▶ **THE EXERCISE**
The records are to be restated in their entirety, word for word.
== RECORDS FOR THE EXERCISE ==
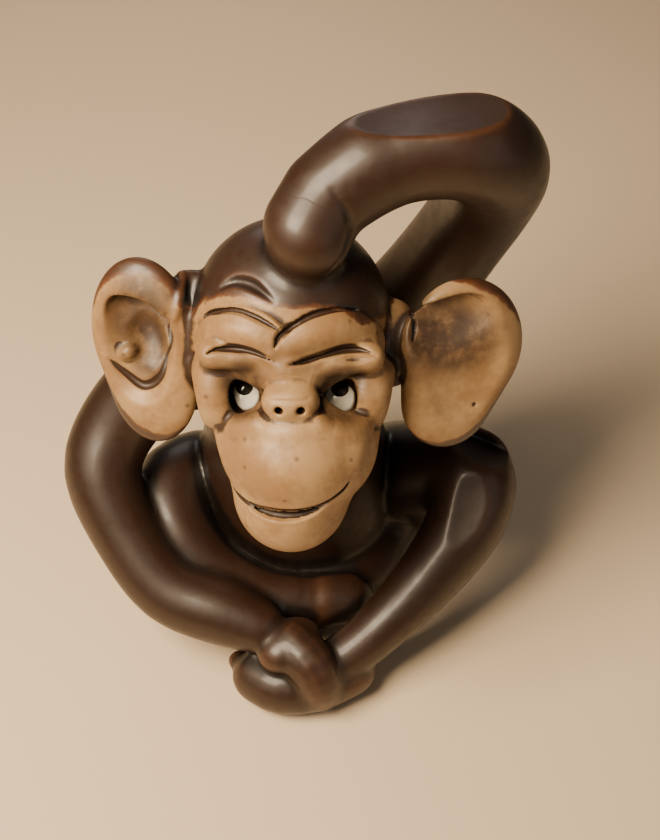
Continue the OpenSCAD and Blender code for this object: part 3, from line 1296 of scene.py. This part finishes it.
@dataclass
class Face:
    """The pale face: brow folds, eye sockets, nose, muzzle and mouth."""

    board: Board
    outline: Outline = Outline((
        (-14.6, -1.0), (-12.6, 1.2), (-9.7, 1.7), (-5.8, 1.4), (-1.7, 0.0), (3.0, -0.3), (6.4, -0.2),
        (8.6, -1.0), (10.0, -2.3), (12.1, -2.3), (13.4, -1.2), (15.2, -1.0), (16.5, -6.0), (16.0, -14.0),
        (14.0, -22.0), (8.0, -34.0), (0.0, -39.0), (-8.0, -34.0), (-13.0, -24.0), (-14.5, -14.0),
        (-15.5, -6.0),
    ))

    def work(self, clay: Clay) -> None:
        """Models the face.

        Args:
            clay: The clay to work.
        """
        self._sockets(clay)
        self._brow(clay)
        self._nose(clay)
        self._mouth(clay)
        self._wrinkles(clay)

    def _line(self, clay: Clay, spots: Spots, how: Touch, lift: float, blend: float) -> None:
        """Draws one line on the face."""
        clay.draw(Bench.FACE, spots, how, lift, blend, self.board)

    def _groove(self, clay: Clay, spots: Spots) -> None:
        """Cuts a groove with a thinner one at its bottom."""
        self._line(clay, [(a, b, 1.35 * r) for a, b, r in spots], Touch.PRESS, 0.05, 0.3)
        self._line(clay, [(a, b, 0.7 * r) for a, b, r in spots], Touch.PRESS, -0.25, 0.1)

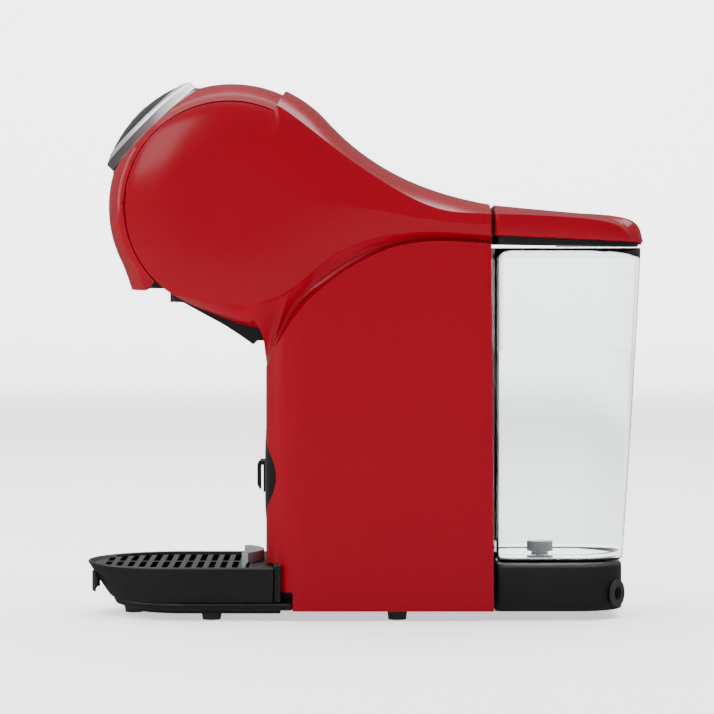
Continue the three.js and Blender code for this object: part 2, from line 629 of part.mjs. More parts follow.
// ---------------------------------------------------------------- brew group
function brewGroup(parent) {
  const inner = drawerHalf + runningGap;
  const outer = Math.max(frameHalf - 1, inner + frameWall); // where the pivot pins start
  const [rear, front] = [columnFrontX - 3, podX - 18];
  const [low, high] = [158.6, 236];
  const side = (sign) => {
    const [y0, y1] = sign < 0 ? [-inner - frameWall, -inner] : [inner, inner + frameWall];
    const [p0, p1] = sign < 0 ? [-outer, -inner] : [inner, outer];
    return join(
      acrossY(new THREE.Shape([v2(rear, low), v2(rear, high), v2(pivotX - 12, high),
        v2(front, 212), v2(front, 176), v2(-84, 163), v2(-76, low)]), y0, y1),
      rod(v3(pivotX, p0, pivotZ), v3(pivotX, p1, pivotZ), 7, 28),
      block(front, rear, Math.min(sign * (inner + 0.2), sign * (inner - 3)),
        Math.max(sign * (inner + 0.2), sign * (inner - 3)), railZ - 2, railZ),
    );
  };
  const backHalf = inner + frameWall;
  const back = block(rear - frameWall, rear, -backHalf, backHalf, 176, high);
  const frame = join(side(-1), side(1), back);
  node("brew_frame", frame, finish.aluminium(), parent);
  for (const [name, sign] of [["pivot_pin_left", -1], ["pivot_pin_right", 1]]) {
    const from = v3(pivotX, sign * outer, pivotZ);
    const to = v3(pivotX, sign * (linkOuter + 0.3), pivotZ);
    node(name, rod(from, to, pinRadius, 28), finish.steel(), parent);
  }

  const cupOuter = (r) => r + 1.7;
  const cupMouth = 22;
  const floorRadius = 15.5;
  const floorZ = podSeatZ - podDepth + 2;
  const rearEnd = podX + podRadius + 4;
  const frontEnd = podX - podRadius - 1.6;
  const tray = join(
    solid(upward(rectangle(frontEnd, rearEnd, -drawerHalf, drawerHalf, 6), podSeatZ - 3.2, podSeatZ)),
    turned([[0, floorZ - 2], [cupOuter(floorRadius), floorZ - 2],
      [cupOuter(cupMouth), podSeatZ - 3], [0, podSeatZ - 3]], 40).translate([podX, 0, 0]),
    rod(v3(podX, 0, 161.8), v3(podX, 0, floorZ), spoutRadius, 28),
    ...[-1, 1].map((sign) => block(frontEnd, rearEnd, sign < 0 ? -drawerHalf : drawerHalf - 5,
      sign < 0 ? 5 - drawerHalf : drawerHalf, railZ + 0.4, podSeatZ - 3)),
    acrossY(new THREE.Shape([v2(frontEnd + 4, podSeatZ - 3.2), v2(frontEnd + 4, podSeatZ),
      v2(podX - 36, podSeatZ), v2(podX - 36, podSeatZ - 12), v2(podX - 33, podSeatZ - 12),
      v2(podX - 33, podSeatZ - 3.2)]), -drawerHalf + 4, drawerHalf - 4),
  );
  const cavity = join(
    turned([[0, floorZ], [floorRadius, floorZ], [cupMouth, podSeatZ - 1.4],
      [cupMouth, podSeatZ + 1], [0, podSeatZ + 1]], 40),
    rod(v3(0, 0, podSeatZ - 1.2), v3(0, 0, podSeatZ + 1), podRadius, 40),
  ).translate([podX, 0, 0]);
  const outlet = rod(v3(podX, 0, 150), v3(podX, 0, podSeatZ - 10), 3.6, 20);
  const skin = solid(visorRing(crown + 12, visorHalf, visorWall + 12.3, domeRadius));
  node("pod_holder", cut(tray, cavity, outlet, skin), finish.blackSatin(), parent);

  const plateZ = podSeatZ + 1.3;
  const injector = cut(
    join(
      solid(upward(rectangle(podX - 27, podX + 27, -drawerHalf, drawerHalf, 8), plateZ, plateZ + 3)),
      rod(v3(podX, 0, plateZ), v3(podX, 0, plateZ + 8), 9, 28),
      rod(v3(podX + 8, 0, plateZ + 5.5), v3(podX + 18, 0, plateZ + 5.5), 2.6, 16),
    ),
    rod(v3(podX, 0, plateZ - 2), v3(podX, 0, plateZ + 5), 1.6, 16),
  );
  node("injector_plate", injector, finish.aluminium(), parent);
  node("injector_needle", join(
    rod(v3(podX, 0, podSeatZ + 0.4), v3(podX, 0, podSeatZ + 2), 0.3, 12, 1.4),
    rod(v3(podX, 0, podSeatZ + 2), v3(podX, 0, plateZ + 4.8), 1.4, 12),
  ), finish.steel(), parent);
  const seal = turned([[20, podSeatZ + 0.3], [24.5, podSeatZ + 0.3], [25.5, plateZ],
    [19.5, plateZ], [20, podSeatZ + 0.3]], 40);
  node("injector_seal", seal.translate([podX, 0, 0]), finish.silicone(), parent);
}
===
▶ **TASK OUTPUT**
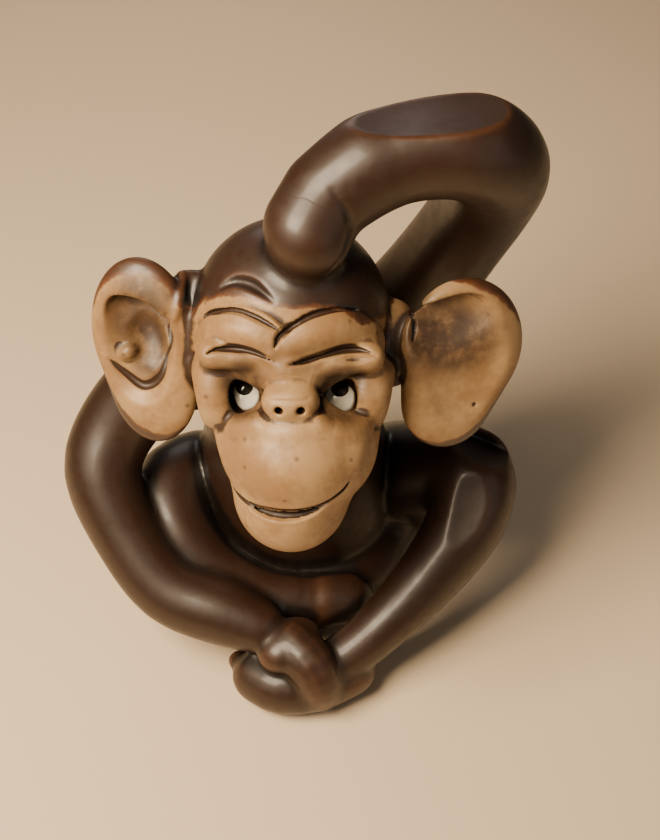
Continue the OpenSCAD and Blender code for this object: part 3, from line 1296 of scene.py. This part finishes it.
@dataclass
class Face:
    """The pale face: brow folds, eye sockets, nose, muzzle and mouth."""

    board: Board
    outline: Outline = Outline((
        (-14.6, -1.0), (-12.6, 1.2), (-9.7, 1.7), (-5.8, 1.4), (-1.7, 0.0), (3.0, -0.3), (6.4, -0.2),
        (8.6, -1.0), (10.0, -2.3), (12.1, -2.3), (13.4, -1.2), (15.2, -1.0), (16.5, -6.0), (16.0, -14.0),
        (14.0, -22.0), (8.0, -34.0), (0.0, -39.0), (-8.0, -34.0), (-13.0, -24.0), (-14.5, -14.0),
        (-15.5, -6.0),
    ))

    def work(self, clay: Clay) -> None:
        """Models the face.

        Args:
            clay: The clay to work.
        """
        self._sockets(clay)
        self._brow(clay)
        self._nose(clay)
        self._mouth(clay)
        self._wrinkles(clay)

    def _line(self, clay: Clay, spots: Spots, how: Touch, lift: float, blend: float) -> None:
        """Draws one line on the face."""
        clay.draw(Bench.FACE, spots, how, lift, blend, self.board)

    def _groove(self, clay: Clay, spots: Spots) -> None:
        """Cuts a groove with a thinner one at its bottom."""
        self._line(clay, [(a, b, 1.35 * r) for a, b, r in spots], Touch.PRESS, 0.05, 0.3)
        self._line(clay, [(a, b, 0.7 * r) for a, b, r in spots], Touch.PRESS, -0.25, 0.1)

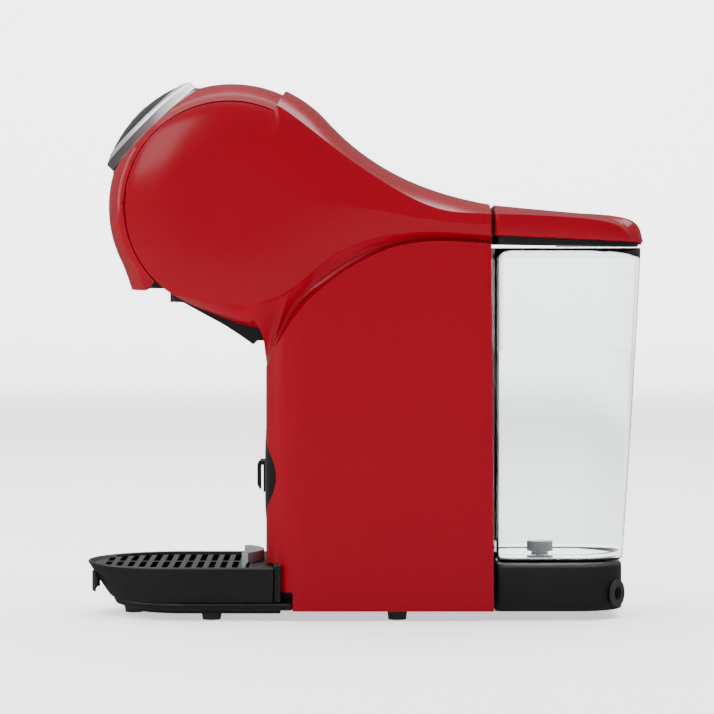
Continue the three.js and Blender code for this object: part 2, from line 629 of part.mjs. More parts follow.
// ---------------------------------------------------------------- brew group
function brewGroup(parent) {
  const inner = drawerHalf + runningGap;
  const outer = Math.max(frameHalf - 1, inner + frameWall); // where the pivot pins start
  const [rear, front] = [columnFrontX - 3, podX - 18];
  const [low, high] = [158.6, 236];
  const side = (sign) => {
    const [y0, y1] = sign < 0 ? [-inner - frameWall, -inner] : [inner, inner + frameWall];
    const [p0, p1] = sign < 0 ? [-outer, -inner] : [inner, outer];
    return join(
      acrossY(new THREE.Shape([v2(rear, low), v2(rear, high), v2(pivotX - 12, high),
        v2(front, 212), v2(front, 176), v2(-84, 163), v2(-76, low)]), y0, y1),
      rod(v3(pivotX, p0, pivotZ), v3(pivotX, p1, pivotZ), 7, 28),
      block(front, rear, Math.min(sign * (inner + 0.2), sign * (inner - 3)),
        Math.max(sign * (inner + 0.2), sign * (inner - 3)), railZ - 2, railZ),
    );
  };
  const backHalf = inner + frameWall;
  const back = block(rear - frameWall, rear, -backHalf, backHalf, 176, high);
  const frame = join(side(-1), side(1), back);
  node("brew_frame", frame, finish.aluminium(), parent);
  for (const [name, sign] of [["pivot_pin_left", -1], ["pivot_pin_right", 1]]) {
    const from = v3(pivotX, sign * outer, pivotZ);
    const to = v3(pivotX, sign * (linkOuter + 0.3), pivotZ);
    node(name, rod(from, to, pinRadius, 28), finish.steel(), parent);
  }

  const cupOuter = (r) => r + 1.7;
  const cupMouth = 22;
  const floorRadius = 15.5;
  const floorZ = podSeatZ - podDepth + 2;
  const rearEnd = podX + podRadius + 4;
  const frontEnd = podX - podRadius - 1.6;
  const tray = join(
    solid(upward(rectangle(frontEnd, rearEnd, -drawerHalf, drawerHalf, 6), podSeatZ - 3.2, podSeatZ)),
    turned([[0, floorZ - 2], [cupOuter(floorRadius), floorZ - 2],
      [cupOuter(cupMouth), podSeatZ - 3], [0, podSeatZ - 3]], 40).translate([podX, 0, 0]),
    rod(v3(podX, 0, 161.8), v3(podX, 0, floorZ), spoutRadius, 28),
    ...[-1, 1].map((sign) => block(frontEnd, rearEnd, sign < 0 ? -drawerHalf : drawerHalf - 5,
      sign < 0 ? 5 - drawerHalf : drawerHalf, railZ + 0.4, podSeatZ - 3)),
    acrossY(new THREE.Shape([v2(frontEnd + 4, podSeatZ - 3.2), v2(frontEnd + 4, podSeatZ),
      v2(podX - 36, podSeatZ), v2(podX - 36, podSeatZ - 12), v2(podX - 33, podSeatZ - 12),
      v2(podX - 33, podSeatZ - 3.2)]), -drawerHalf + 4, drawerHalf - 4),
  );
  const cavity = join(
    turned([[0, floorZ], [floorRadius, floorZ], [cupMouth, podSeatZ - 1.4],
      [cupMouth, podSeatZ + 1], [0, podSeatZ + 1]], 40),
    rod(v3(0, 0, podSeatZ - 1.2), v3(0, 0, podSeatZ + 1), podRadius, 40),
  ).translate([podX, 0, 0]);
  const outlet = rod(v3(podX, 0, 150), v3(podX, 0, podSeatZ - 10), 3.6, 20);
  const skin = solid(visorRing(crown + 12, visorHalf, visorWall + 12.3, domeRadius));
  node("pod_holder", cut(tray, cavity, outlet, skin), finish.blackSatin(), parent);

  const plateZ = podSeatZ + 1.3;
  const injector = cut(
    join(
      solid(upward(rectangle(podX - 27, podX + 27, -drawerHalf, drawerHalf, 8), plateZ, plateZ + 3)),
      rod(v3(podX, 0, plateZ), v3(podX, 0, plateZ + 8), 9, 28),
      rod(v3(podX + 8, 0, plateZ + 5.5), v3(podX + 18, 0, plateZ + 5.5), 2.6, 16),
    ),
    rod(v3(podX, 0, plateZ - 2), v3(podX, 0, plateZ + 5), 1.6, 16),
  );
  node("injector_plate", injector, finish.aluminium(), parent);
  node("injector_needle", join(
    rod(v3(podX, 0, podSeatZ + 0.4), v3(podX, 0, podSeatZ + 2), 0.3, 12, 1.4),
    rod(v3(podX, 0, podSeatZ + 2), v3(podX, 0, plateZ + 4.8), 1.4, 12),
  ), finish.steel(), parent);
  const seal = turned([[20, podSeatZ + 0.3], [24.5, podSeatZ + 0.3], [25.5, plateZ],
    [19.5, plateZ], [20, podSeatZ + 0.3]], 40);
  node("injector_seal", seal.translate([podX, 0, 0]), finish.silicone(), parent);
}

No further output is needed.